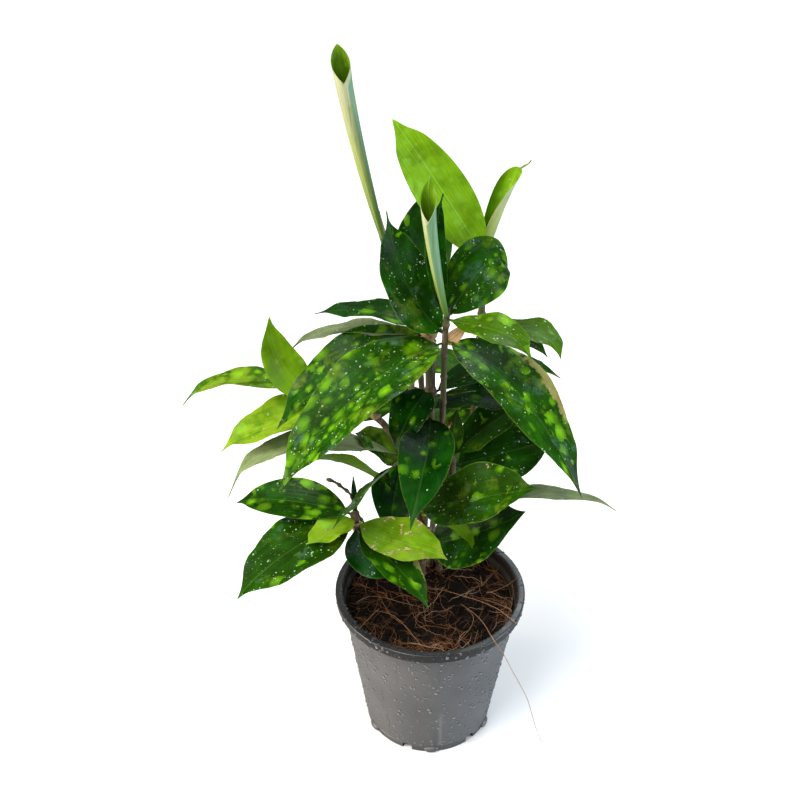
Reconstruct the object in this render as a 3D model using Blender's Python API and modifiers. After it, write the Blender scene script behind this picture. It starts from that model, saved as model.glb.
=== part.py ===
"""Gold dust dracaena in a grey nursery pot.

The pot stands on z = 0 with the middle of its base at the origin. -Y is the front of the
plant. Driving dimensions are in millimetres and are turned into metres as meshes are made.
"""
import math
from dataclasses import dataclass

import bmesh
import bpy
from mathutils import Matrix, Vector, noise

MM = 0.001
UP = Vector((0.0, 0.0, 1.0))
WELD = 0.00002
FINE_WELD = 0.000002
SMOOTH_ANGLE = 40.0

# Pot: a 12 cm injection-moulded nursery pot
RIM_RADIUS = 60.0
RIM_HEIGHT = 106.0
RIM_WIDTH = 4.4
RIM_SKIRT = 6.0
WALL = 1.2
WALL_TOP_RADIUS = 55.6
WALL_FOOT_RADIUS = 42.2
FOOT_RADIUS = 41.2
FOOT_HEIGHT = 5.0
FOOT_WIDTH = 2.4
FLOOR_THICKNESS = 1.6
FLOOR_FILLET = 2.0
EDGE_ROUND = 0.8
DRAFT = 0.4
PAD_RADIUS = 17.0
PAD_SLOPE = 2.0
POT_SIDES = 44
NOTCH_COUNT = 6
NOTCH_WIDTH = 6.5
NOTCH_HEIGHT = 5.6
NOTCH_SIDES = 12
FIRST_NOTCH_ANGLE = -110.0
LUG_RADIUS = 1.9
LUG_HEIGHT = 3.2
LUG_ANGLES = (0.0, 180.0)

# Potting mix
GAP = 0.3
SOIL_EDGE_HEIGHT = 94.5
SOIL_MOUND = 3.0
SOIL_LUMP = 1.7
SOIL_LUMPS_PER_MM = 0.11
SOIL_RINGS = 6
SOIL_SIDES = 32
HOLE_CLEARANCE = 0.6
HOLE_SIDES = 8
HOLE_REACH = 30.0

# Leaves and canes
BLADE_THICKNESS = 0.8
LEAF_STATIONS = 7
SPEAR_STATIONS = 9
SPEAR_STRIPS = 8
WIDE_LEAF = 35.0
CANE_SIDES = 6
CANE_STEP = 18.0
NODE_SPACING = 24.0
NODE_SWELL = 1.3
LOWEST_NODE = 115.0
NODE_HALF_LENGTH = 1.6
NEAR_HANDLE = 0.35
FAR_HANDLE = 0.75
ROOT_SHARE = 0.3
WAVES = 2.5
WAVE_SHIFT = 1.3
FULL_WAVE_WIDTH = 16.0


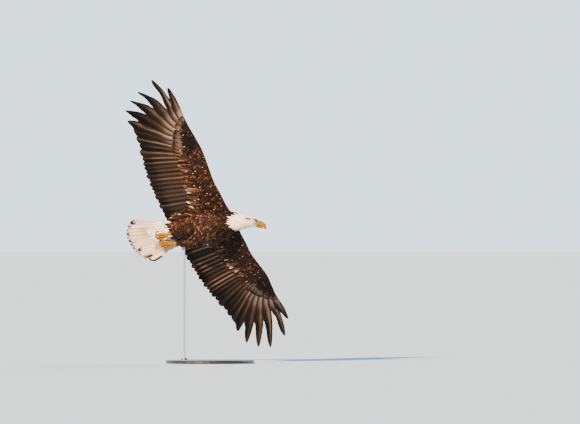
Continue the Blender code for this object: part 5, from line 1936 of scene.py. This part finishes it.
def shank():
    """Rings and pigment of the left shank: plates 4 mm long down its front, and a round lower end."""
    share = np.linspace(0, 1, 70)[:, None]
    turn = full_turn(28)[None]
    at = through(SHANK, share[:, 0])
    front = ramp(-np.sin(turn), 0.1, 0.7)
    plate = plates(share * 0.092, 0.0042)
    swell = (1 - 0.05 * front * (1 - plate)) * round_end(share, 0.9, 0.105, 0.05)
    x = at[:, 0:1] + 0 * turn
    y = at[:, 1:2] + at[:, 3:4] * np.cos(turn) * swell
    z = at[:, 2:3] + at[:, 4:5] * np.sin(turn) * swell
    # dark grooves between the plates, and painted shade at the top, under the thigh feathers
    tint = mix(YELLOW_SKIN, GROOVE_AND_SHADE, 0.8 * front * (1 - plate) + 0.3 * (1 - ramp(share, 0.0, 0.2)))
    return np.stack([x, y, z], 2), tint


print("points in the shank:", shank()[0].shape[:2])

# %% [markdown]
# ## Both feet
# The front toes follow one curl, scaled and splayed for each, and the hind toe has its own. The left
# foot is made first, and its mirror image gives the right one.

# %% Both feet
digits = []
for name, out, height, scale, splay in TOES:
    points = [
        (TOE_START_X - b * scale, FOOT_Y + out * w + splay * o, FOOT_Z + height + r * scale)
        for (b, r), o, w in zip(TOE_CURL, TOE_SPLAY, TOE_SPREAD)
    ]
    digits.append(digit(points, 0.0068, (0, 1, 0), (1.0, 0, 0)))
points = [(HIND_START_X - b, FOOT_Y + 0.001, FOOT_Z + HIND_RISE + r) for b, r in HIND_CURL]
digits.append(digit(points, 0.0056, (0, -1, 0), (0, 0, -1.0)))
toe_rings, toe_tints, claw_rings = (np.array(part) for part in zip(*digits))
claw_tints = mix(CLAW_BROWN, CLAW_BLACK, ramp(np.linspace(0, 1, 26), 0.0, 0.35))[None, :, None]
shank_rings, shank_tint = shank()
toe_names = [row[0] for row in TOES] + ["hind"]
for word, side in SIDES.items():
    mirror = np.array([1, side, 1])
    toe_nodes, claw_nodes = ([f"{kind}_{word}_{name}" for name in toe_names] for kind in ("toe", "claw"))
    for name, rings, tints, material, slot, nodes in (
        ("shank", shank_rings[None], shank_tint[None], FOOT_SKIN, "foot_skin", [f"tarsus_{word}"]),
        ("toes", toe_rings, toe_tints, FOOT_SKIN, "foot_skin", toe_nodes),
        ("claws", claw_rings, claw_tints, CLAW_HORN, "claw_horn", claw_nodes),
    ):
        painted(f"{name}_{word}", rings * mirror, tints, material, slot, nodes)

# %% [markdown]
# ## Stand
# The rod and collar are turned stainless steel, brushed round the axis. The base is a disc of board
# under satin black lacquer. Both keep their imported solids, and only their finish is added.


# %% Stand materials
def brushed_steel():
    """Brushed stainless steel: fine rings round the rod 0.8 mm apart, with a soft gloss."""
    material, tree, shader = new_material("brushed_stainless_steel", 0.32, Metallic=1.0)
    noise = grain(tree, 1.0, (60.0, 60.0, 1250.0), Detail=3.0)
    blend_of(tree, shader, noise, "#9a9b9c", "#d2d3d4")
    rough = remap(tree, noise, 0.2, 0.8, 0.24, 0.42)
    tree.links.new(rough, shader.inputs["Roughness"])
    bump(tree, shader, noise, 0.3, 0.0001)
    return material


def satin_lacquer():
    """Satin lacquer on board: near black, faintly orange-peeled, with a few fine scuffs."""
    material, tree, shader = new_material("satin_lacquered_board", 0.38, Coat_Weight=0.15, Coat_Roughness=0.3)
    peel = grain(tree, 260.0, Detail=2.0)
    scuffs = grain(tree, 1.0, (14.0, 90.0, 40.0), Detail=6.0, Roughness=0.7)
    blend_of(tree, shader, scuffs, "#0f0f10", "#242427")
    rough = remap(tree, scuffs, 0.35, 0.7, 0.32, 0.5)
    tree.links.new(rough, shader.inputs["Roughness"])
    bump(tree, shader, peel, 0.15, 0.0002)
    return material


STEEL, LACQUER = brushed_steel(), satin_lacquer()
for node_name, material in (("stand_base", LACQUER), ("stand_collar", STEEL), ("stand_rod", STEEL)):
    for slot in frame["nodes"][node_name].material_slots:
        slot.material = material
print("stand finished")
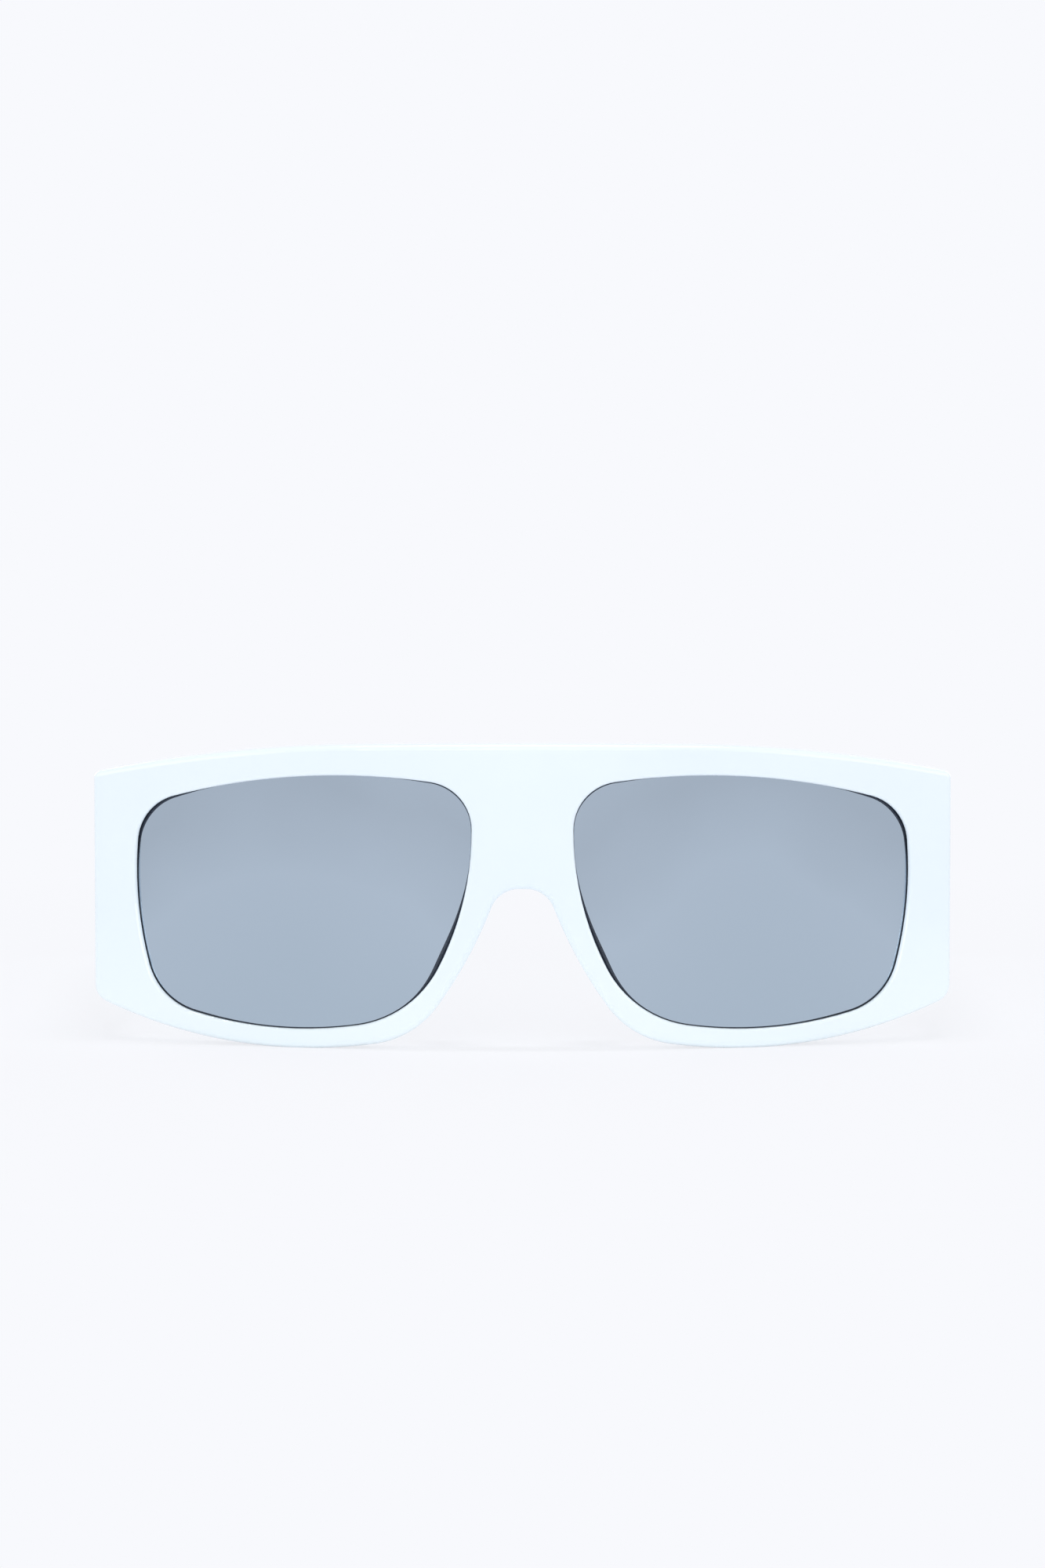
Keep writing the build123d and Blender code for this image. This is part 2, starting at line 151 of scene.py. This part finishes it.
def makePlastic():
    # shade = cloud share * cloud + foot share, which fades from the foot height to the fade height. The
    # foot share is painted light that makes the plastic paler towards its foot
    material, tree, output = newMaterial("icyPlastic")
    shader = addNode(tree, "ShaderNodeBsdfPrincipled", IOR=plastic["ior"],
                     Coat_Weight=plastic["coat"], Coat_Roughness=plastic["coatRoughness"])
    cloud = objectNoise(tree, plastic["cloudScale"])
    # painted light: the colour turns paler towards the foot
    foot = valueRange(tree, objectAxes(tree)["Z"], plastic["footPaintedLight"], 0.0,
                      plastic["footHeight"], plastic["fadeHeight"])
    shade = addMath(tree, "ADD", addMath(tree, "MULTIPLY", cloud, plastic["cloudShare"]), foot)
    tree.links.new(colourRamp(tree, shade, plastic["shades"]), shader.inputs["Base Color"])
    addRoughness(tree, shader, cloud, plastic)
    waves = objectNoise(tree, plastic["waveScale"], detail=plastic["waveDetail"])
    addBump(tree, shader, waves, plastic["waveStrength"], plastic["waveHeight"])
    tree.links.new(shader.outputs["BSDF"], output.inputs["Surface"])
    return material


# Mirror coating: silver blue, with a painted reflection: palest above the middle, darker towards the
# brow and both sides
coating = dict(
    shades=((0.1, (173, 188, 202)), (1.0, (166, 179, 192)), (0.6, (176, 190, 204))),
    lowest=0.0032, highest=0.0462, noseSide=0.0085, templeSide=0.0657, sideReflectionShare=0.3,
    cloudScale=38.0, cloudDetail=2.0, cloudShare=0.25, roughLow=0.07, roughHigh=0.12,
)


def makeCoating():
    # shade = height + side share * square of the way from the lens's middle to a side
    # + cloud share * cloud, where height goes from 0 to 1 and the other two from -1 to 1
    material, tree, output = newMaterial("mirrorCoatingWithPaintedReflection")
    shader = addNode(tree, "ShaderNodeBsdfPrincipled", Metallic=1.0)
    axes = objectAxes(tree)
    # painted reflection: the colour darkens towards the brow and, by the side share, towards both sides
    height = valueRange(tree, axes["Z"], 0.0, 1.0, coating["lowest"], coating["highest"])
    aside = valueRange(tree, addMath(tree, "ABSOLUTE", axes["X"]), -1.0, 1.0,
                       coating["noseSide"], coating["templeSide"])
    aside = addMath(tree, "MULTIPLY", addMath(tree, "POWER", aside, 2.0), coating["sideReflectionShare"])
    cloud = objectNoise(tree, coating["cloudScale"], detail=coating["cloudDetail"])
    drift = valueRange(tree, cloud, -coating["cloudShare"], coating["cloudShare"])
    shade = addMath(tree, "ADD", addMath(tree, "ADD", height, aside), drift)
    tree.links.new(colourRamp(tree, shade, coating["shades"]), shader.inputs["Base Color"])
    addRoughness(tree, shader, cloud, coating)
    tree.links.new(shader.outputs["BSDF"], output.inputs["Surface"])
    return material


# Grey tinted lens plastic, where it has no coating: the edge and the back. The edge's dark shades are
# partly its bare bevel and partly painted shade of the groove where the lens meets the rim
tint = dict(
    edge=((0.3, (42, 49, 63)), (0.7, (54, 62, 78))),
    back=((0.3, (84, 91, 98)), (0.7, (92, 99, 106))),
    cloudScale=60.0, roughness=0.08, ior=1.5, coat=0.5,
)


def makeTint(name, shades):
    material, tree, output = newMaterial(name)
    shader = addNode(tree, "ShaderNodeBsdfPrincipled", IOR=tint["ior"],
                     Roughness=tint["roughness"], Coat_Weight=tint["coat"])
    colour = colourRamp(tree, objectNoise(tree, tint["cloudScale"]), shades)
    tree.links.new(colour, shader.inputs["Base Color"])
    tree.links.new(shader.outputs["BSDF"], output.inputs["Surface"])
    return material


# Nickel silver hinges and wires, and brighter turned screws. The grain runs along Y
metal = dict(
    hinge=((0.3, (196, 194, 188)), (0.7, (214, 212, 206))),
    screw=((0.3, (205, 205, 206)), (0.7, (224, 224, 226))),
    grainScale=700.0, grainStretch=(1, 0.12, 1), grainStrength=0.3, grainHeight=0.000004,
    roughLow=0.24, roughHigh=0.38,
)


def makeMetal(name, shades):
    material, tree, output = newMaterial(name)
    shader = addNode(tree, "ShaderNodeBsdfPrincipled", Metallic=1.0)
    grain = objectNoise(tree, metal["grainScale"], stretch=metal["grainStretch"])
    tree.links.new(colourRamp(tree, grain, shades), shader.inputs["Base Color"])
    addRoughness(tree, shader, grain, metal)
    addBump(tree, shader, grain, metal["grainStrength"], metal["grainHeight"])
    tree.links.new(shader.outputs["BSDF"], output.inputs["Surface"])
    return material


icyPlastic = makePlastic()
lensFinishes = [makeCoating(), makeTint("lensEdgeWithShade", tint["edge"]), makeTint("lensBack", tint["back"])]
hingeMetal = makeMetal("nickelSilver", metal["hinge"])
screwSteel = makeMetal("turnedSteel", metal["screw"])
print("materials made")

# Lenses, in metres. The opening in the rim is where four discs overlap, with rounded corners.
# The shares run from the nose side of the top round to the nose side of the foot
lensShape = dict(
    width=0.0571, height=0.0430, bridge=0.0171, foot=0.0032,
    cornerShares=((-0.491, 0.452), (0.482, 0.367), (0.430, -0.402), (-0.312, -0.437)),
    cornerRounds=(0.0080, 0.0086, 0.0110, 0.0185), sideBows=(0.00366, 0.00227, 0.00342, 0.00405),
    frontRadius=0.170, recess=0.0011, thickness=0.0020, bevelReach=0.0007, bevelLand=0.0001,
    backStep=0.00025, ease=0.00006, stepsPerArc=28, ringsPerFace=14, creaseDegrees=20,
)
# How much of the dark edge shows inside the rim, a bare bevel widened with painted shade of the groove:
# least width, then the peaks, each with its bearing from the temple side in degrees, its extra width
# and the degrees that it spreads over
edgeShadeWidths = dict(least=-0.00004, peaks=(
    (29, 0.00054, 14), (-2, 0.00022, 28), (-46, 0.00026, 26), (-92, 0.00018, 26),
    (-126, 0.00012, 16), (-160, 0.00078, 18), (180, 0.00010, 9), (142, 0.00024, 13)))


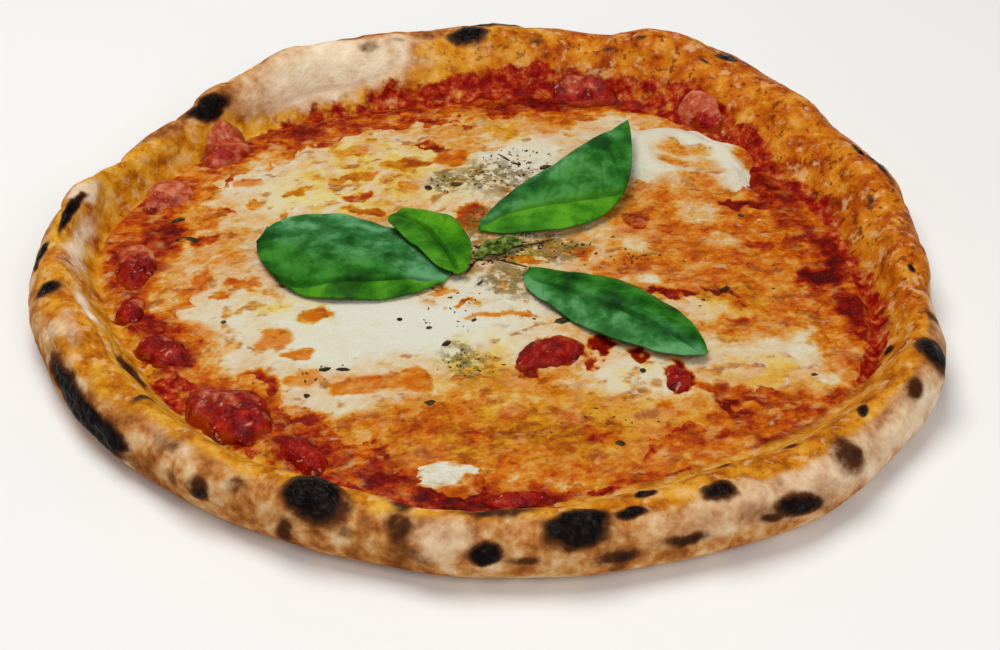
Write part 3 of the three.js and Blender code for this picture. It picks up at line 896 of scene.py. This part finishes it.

Description of the task: Filter the records, keeping only lines that contain "code", and show those lines.

Task solution:
Continue the Blender code for this object: part 5, from line 1936 of scene.py. This part finishes it.
Keep writing the build123d and Blender code for this image. This is part 2, starting at line 151 of scene.py. This part finishes it.
Write part 3 of the three.js and Blender code for this picture. It picks up at line 896 of scene.py. This part finishes it.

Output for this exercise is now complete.